The four game series began in 2016 with Pitt winning a 42-39 thriller at Heinz Field, while Penn State won 33-14 in 2017 in State College. For 2018 and 2019, however, Penn State is likely to be heavily favored with the teams trending in opposite directions. The Nittany Lions won the Fiesta Bowl and have brought in a top-5 recruiting class, perhaps the best in the program's history. The Panthers, despite once again knocking off a top ACC team, could not reach bowl eligibility in their third season under head coach Pat Narduzzi.

You can understand why Penn State is reluctant, and why Pitt is eager. The rivalry inherently implies that the programs are equals, and with both sides recruiting western Pennsylvania extensively, the benefits of that clearly go to Pitt. It is also a huge bump in season ticket sales for Pitt, who play in the regularly empty Heinz Field, while it does not significantly move the needle for the Nittany Lions. And Penn State would rather use their home-and-homes, of which they generally only take one at a time, against better Power 5 opponents like Auburn and Virginia Tech.

Even among fans it is a dichotomy. Older fans of both programs look back fondly on the classic matchups between the two programs when they were both regularly competitive. But younger fans missed 16 straight years of the rivalry, and for that reason do not view it as such.

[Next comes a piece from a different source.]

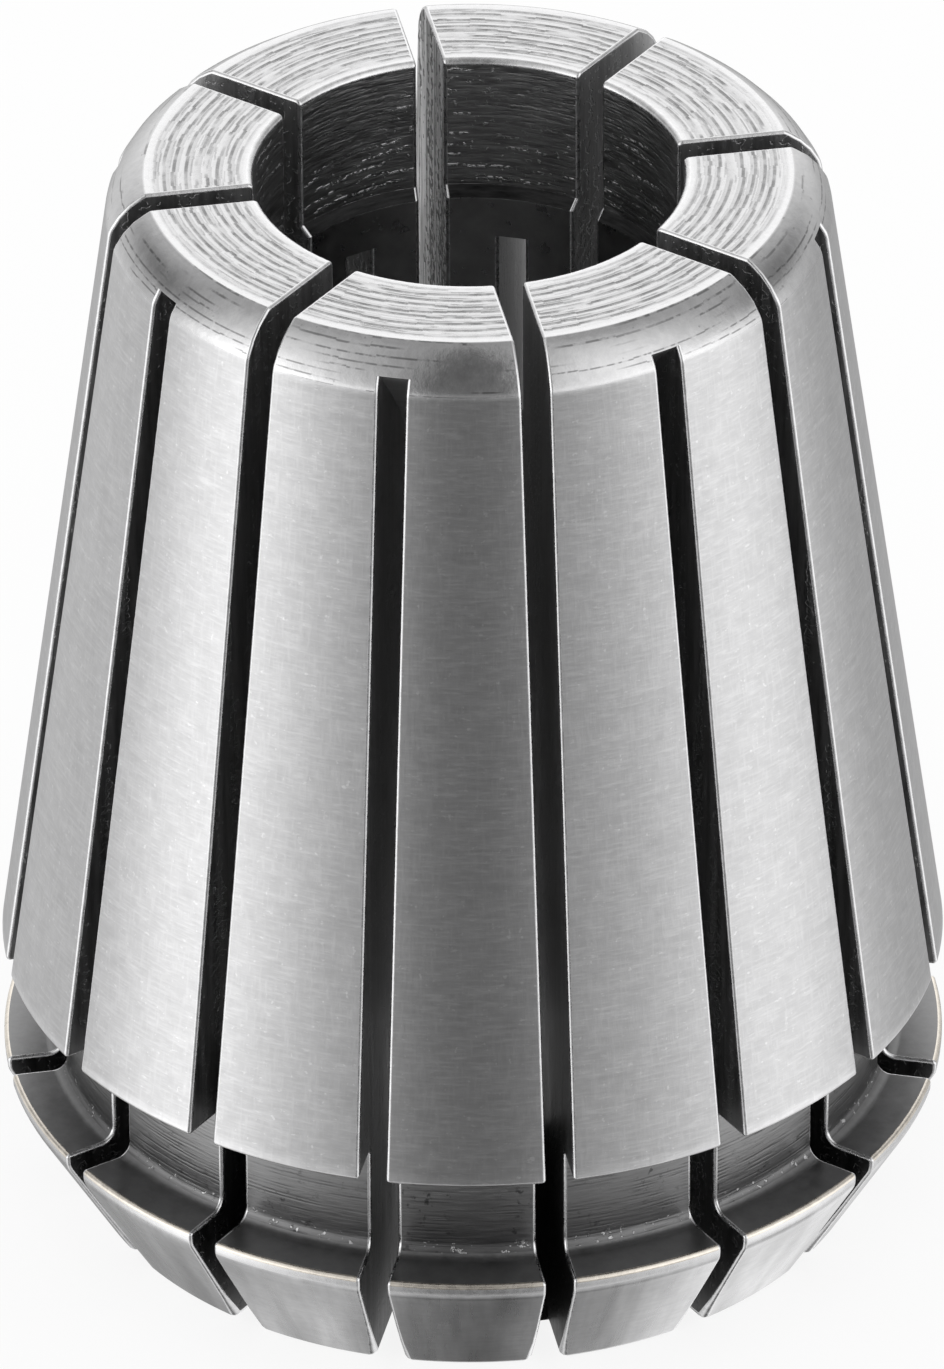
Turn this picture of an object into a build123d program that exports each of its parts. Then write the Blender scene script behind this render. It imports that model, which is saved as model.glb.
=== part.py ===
from build123d import *
import math
import os

# A double-angle spring collet of the ER 32 size, turned and slotted from one
# piece of spring steel.  Millimetres, +Z up.  The origin is the centre of the
# nose face, which the collet stands on, and the bore runs along Z.

# Body
gauge_diameter = 33.0  # largest diameter, where the long taper ends
overall_length = 40.0
taper_half_angle = 8.0  # degrees, seats in the chuck
taper_start = 9.3  # height of the big end of the taper
taper_edge_radius = 0.15  # rounding of the taper's lower edge

# Nose, pressed by the clamping nut
nose_half_angle = 30.0  # degrees
nose_height = 5.2
nose_land = 0.5  # straight band above the nose cone
nose_top_radius = 0.2  # rounding beside the groove
nose_bottom_radius = 0.4  # rounding beside the nose face

# Extraction groove, where the nut's ring holds the collet
groove_depth = 1.9  # below the largest diameter
groove_root_radius = 0.4

# Rear end
crown_height = 1.4  # height of the rounded rim between rear face and taper
crown_width = 1.3  # the rim's width, seen along the axis
crown_bulge = 0.15  # how far the rim stands out from a straight chamfer

# Bore
grip_diameter = 14.0
relief_clearance = 0.35  # between the grip wall and the relief behind it
relief_depth = 5.0
relief_step = 0.35  # height of the cone between relief and grip
rear_bore_chamfer = 0.15
nose_bore_chamfer = 0.5

# Slots, sawn alternately from the rear and from the nose
slots_per_end = 8
slot_width = 0.95
first_rear_slot = 10.3  # degrees from +X
saw_radius = 31.5
saw_overrun = 5.2  # how far the saw's rim passes the grip wall towards the axis
rim_notch_depth = 2.35  # how far a rear slot opens into the nose face's edge
nose_slot_end_drop = 1.0  # below the rear face, where a nose slot ends outside
run_out = 2.0  # how far a saw travels clear of the body

gauge_radius = gauge_diameter / 2
groove_radius = gauge_radius - groove_depth
grip_radius = grip_diameter / 2
relief_radius = grip_radius + relief_clearance
nose_face_radius = gauge_radius - (nose_height - nose_land) * math.tan(math.radians(nose_half_angle))
crown_start = overall_length - crown_height
crown_radius = gauge_radius - (crown_start - taper_start) * math.tan(math.radians(taper_half_angle))
rear_face_radius = crown_radius - crown_width


def turned_blank():
    """The collet as it leaves the lathe and the grinder, before it is slotted."""
    relief_end = overall_length - relief_depth
    nose_face_edge = (nose_face_radius, 0)
    nose_top_edge = (gauge_radius, nose_height)
    groove_root = (groove_radius, nose_height)
    taper_edge = (gauge_radius, taper_start)
    crown_edge = (crown_radius, crown_start)
    rear_face_edge = (rear_face_radius, overall_length)

    outer_line = Polyline(
        (grip_radius + nose_bore_chamfer, 0),
        nose_face_edge,
        (gauge_radius, nose_height - nose_land),
        nose_top_edge,
        groove_root,
        (groove_radius, taper_start),
        taper_edge,
        crown_edge,
    )
    crown_line = SagittaArc(crown_edge, rear_face_edge, -crown_bulge)
    bore_line = Polyline(
        rear_face_edge,
        (relief_radius + rear_bore_chamfer, overall_length),
        (relief_radius, overall_length - rear_bore_chamfer),
        (relief_radius, relief_end),
        (grip_radius, relief_end - relief_step),
        (grip_radius, nose_bore_chamfer),
        (grip_radius + nose_bore_chamfer, 0),
    )
    section = make_face(outer_line + crown_line + bore_line)
    rounded_corners = (
        (nose_face_edge, nose_bottom_radius),
        (nose_top_edge, nose_top_radius),
        (groove_root, groove_root_radius),
        (taper_edge, taper_edge_radius),
    )
    for place, rounding in rounded_corners:
        corner = section.vertices().sort_by_distance(place)[0]
        section = fillet(corner, rounding)
    return revolve(Plane.XZ * section, Axis.Z)


def saw_cut(end_radius, end_height, towards):
    """Space swept by a saw disc whose rim stops at a point of the radial plane.

    The disc stands in the XZ plane, comes from outside the body and travels
    along Z: towards is +1 for a slot open at the rear, -1 for one at the nose.
    """
    axis_radius = grip_radius - saw_overrun + saw_radius
    rim_to_axis = math.sqrt(saw_radius**2 - (axis_radius - end_radius) ** 2)
    axis_height = end_height + towards * rim_to_axis
    travel = overall_length + saw_radius + run_out
    disc = Pos(axis_radius, axis_height) * Circle(saw_radius)
    path = Pos(axis_radius, axis_height + towards * travel / 2) * Rectangle(2 * saw_radius, travel)
    return extrude(Plane.XZ * (disc + path), slot_width / 2, both=True)


def collet_body():
    """The whole collet: the turned blank with its two sets of slots."""
    rear_slot = saw_cut(nose_face_radius - rim_notch_depth, 0, +1)
    share_of_crown = nose_slot_end_drop / crown_height
    nose_slot_end_radius = rear_face_radius + share_of_crown * crown_width
    nose_slot = saw_cut(nose_slot_end_radius, overall_length - nose_slot_end_drop, -1)

    pitch = 360 / slots_per_end
    first_nose_slot = first_rear_slot + pitch / 2
    body = turned_blank()
    for slot, first_angle in ((rear_slot, first_rear_slot), (nose_slot, first_nose_slot)):
        places = PolarLocations(0, slots_per_end, start_angle=first_angle)
        body -= [place * slot for place in places]
    return body


os.makedirs("parts", exist_ok=True)
collet = collet_body()
export_step(collet, "parts/collet_body.step")
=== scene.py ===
"""Looks of a slotted ER collet.

The collet is one piece of spring steel.  Its visible mesh is worked out from
the section that is turned, and from the saw that cuts the sixteen slots, so
that every slot edge has its small deburred round and every surface its own
finish.  Sizes are millimetres until the mesh is made, which is in metres.
"""
import math
from collections import namedtuple
from functools import reduce

import bpy
import numpy as np
from mathutils import Euler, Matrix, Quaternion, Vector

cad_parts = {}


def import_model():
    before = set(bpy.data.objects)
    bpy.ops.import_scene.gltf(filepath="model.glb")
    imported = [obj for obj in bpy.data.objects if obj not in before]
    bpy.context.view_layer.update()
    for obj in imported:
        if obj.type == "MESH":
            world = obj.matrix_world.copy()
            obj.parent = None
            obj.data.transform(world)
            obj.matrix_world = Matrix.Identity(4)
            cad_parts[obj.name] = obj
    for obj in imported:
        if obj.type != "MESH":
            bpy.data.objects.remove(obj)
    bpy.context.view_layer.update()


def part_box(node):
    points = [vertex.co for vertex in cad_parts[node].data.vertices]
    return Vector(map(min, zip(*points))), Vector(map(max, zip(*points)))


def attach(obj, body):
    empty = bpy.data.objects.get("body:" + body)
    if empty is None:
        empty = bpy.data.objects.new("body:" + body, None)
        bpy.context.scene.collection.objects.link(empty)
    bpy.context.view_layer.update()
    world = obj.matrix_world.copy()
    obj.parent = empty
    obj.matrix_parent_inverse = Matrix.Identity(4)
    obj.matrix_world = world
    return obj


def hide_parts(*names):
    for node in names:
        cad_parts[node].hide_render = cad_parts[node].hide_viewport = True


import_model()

MM = 0.001
NODE = "collet_body"

# ------------------------------------------------------------------ sizes

_, high_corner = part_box(NODE)
LENGTH = high_corner.z / MM
GAUGE_RADIUS = 16.5  # the largest, at the foot of the taper
TAPER_START = 9.3  # heights are above the nose face
TAPER_SLOPE = math.tan(math.radians(8))
NOSE_HEIGHT = 5.2
NOSE_LAND = 0.5
NOSE_SLOPE = math.tan(math.radians(30))
GROOVE_RADIUS = 14.6
CROWN_HEIGHT = 1.4
CROWN_WIDTH = 1.3
CROWN_BULGE = 0.15
GRIP_RADIUS = 7.0
RELIEF_RADIUS = 7.35
RELIEF_DEPTH = 5.0
RELIEF_STEP = 0.35
NOSE_CHAMFER = 0.5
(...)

But the group most angry about this announcement? Sports reporters in the greater Pittsburgh area.

It would actually be understandable if they cited the real reason they are so upset about Penn State eschewing the team they cover: it makes their jobs less interesting. Pitt fans care very much about Penn State, and it leads to more angles to cover, more articles to write, more traffic to their sites, and more callers to their radio shows. They are now being deprived of something that made their livelihoods easier and more enjoyable.

Instead, they have elected to get extremely mad online about it and make arguments that are at once disingenuous, hysterical, and detached from reality.

The early responses on Monday displayed disappointment but generally made reasonable points.

That is more or less accurate, though Pitt's trajectory suggests that it may not be the case in a few years' time. I can tell you from experience that Penn State-Temple games were, while more interesting than games against small schools from Ohio, not exactly exciting on a yearly basis. Still nothing objec-

NOW WE'RE TALKING. If there is one thing Pennsylvanians believe in more than the sanctity of rivalry games that occasionally take 16-year hiatuses, it is that the commonwealth's government exercises excellent judgment and should have a hand in more things. And Walsh knows a little something about good judgment.

Walsh's idea became popular around some Pittsburgh media circles, with AP baseball writer and Pittsburgh Sports Now contributor Alan Saunders taking particular interest in it. Saunders parroted Walsh's ideas while getting into inane arguments about state-run vs. state-supported universities, whether threatening to withhold funding is actually a penalty if it forces a university's hand, and (probably) what the definition of "is" is.

Things settled down on Tuesday, but the debate was picked up with fervor Wednesday morning as Pittsburgh Sports Now columnist John Steigerwald heard about what was happening.

All the usual arguments have been dragged out. Penn State doesn’t want a home and home schedule with Pitt and would rather fill their stadium for a guaranteed win than risk losing a game to Pitt. Even though they insist that Pitt is nowhere near Penn State in football right now and the risk would be minimal.

It is hard to tell whether Steigerwald is being willfully obtuse here or not, but in the interest of arguing in good faith, I will briefly rebut. Penn State is not choosing San Jose State, Nevada, or Bowling Green over Pitt. They are choosing Virginia Tech and Auburn over Pitt. Penn State needs seven home games every year to make the athletic department budget work, and they are only guaranteed four or five home games from conference play every year.

With a nine game conference schedule, this means that over a two year period, only one of every six non-conference games can be a road game. Thus, Penn State can only have one home-and-home series going at any given time. It is not because they are risk averse in terms of wins and losses, as Steigerwald and others contend; it is because they cannot financially afford to have a season with six home games.

Despite that major blunder in understanding where Penn State is coming from, Steigerwald's column is very good, because it argues that Pitt's low attendance numbers are not the result of fan disinterest, but rather taking a moral stand against playing weak opponents.

Pitt fans have shown themselves not to be stupid enough to show up in big numbers for games against Ohio U. and Old Dominion but if their program were in the same position as Penn State’s, they’d stay away but also  think that scheduling guaranteed wins was a good idea.

You cannot see it, but I am doing the "Italian chef kissing his fingers after making a great meal" thing. Protesting is so important, especially in these wild times. I do not know about you, but I cannot even tell the difference between the Women's March and the yellow seats at Heinz Field.